* BEGIN Collected material *

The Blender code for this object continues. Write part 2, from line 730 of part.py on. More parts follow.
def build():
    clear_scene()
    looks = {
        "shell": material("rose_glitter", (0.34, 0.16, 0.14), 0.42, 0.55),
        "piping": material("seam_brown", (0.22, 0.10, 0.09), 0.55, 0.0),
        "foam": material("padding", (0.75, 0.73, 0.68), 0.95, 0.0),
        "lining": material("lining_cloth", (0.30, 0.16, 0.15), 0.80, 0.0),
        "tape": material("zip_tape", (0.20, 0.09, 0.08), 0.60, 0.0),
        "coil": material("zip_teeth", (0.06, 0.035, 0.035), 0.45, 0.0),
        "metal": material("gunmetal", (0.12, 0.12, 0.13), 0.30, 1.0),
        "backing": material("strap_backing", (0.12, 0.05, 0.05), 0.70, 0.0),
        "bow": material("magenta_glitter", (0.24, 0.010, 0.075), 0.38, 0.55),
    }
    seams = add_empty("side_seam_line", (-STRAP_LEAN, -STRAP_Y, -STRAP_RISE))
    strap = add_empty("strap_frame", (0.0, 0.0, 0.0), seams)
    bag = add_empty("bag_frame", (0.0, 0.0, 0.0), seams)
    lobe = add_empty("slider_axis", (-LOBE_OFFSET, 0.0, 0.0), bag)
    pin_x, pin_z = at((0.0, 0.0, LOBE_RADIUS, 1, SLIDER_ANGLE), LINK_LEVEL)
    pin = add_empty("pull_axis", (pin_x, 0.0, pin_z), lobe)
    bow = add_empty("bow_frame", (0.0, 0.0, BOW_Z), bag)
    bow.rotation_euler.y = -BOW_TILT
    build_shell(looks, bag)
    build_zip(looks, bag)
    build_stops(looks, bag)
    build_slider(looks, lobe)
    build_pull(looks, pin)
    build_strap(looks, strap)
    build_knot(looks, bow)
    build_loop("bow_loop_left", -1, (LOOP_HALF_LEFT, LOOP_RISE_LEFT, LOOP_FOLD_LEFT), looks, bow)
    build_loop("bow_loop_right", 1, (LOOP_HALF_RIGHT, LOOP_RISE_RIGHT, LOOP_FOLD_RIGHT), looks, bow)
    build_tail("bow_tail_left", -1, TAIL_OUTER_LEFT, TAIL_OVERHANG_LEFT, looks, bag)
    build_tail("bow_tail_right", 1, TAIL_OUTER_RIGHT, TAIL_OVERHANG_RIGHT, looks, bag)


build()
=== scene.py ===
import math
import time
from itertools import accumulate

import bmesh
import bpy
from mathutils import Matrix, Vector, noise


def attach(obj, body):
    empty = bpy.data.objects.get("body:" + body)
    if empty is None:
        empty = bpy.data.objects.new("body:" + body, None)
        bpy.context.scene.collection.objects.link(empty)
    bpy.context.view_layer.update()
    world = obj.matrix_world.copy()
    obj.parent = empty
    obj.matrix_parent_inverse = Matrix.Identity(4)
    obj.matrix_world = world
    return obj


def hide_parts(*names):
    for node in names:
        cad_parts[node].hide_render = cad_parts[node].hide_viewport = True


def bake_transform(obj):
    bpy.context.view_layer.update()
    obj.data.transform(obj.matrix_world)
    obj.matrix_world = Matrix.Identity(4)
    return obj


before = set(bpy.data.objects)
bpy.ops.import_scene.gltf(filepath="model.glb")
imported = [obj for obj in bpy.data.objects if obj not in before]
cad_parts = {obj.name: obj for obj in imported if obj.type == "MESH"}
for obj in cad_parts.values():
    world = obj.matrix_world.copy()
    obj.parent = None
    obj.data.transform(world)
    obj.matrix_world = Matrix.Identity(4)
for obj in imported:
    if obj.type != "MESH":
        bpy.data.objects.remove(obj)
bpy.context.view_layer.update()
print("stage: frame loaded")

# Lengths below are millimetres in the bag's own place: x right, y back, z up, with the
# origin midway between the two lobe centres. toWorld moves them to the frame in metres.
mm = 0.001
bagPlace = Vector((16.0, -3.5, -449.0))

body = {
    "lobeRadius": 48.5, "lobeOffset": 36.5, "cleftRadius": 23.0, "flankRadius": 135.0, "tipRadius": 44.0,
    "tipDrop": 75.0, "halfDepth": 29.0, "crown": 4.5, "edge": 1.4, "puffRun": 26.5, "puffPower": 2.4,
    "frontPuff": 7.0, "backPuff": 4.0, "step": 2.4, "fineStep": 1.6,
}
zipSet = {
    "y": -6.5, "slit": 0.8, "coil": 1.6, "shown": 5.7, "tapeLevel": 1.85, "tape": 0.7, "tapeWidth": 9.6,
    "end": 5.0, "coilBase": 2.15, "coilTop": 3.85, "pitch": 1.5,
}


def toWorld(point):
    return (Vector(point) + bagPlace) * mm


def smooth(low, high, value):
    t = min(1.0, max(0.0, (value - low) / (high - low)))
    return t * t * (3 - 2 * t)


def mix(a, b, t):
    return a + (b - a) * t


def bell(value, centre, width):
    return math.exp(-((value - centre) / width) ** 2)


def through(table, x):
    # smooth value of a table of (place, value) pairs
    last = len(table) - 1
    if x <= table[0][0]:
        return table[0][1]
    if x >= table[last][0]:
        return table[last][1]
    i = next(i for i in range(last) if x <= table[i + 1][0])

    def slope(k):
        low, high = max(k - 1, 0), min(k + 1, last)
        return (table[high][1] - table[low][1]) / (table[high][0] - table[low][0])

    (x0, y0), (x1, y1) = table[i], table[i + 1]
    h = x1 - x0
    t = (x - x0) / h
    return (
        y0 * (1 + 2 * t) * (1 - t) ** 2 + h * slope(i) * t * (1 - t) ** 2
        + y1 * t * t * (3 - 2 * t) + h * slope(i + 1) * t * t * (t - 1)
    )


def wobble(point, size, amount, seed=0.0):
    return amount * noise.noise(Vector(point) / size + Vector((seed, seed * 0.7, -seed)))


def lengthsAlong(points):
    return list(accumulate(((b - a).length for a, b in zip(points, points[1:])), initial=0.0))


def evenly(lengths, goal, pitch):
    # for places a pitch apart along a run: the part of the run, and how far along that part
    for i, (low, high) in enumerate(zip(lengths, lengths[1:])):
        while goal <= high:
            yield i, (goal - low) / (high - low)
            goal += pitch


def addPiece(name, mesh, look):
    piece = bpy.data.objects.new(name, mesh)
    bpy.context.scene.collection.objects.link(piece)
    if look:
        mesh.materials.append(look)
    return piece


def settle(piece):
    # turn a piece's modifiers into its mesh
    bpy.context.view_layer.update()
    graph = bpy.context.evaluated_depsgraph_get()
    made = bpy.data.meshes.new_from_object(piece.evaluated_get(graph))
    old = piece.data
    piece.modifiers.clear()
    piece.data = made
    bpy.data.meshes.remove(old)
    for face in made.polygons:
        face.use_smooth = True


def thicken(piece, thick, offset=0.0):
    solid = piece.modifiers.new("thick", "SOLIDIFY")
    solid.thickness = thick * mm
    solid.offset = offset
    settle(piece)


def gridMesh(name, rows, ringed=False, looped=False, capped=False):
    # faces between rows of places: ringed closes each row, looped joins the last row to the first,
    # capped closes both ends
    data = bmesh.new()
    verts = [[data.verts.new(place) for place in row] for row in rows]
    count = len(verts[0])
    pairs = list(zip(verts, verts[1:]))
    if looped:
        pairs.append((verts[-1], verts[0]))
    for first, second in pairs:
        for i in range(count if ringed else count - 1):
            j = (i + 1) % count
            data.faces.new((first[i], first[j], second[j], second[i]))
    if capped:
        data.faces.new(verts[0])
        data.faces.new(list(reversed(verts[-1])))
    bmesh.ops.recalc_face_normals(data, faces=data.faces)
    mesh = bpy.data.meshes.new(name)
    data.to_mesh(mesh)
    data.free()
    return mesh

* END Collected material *

Task description: Copy out precisely the lines that begin at the line containing "build_stops(looks, bag)" and end at the line containing "bpy.data.objects.remove(obj)", including both; write nothing else.

Exercise result:
    build_stops(looks, bag)
    build_slider(looks, lobe)
    build_pull(looks, pin)
    build_strap(looks, strap)
    build_knot(looks, bow)
    build_loop("bow_loop_left", -1, (LOOP_HALF_LEFT, LOOP_RISE_LEFT, LOOP_FOLD_LEFT), looks, bow)
    build_loop("bow_loop_right", 1, (LOOP_HALF_RIGHT, LOOP_RISE_RIGHT, LOOP_FOLD_RIGHT), looks, bow)
    build_tail("bow_tail_left", -1, TAIL_OUTER_LEFT, TAIL_OVERHANG_LEFT, looks, bag)
    build_tail("bow_tail_right", 1, TAIL_OUTER_RIGHT, TAIL_OVERHANG_RIGHT, looks, bag)


build()
=== scene.py ===
import math
import time
from itertools import accumulate

import bmesh
import bpy
from mathutils import Matrix, Vector, noise


def attach(obj, body):
    empty = bpy.data.objects.get("body:" + body)
    if empty is None:
        empty = bpy.data.objects.new("body:" + body, None)
        bpy.context.scene.collection.objects.link(empty)
    bpy.context.view_layer.update()
    world = obj.matrix_world.copy()
    obj.parent = empty
    obj.matrix_parent_inverse = Matrix.Identity(4)
    obj.matrix_world = world
    return obj


def hide_parts(*names):
    for node in names:
        cad_parts[node].hide_render = cad_parts[node].hide_viewport = True


def bake_transform(obj):
    bpy.context.view_layer.update()
    obj.data.transform(obj.matrix_world)
    obj.matrix_world = Matrix.Identity(4)
    return obj


before = set(bpy.data.objects)
bpy.ops.import_scene.gltf(filepath="model.glb")
imported = [obj for obj in bpy.data.objects if obj not in before]
cad_parts = {obj.name: obj for obj in imported if obj.type == "MESH"}
for obj in cad_parts.values():
    world = obj.matrix_world.copy()
    obj.parent = None
    obj.data.transform(world)
    obj.matrix_world = Matrix.Identity(4)
for obj in imported:
    if obj.type != "MESH":
        bpy.data.objects.remove(obj)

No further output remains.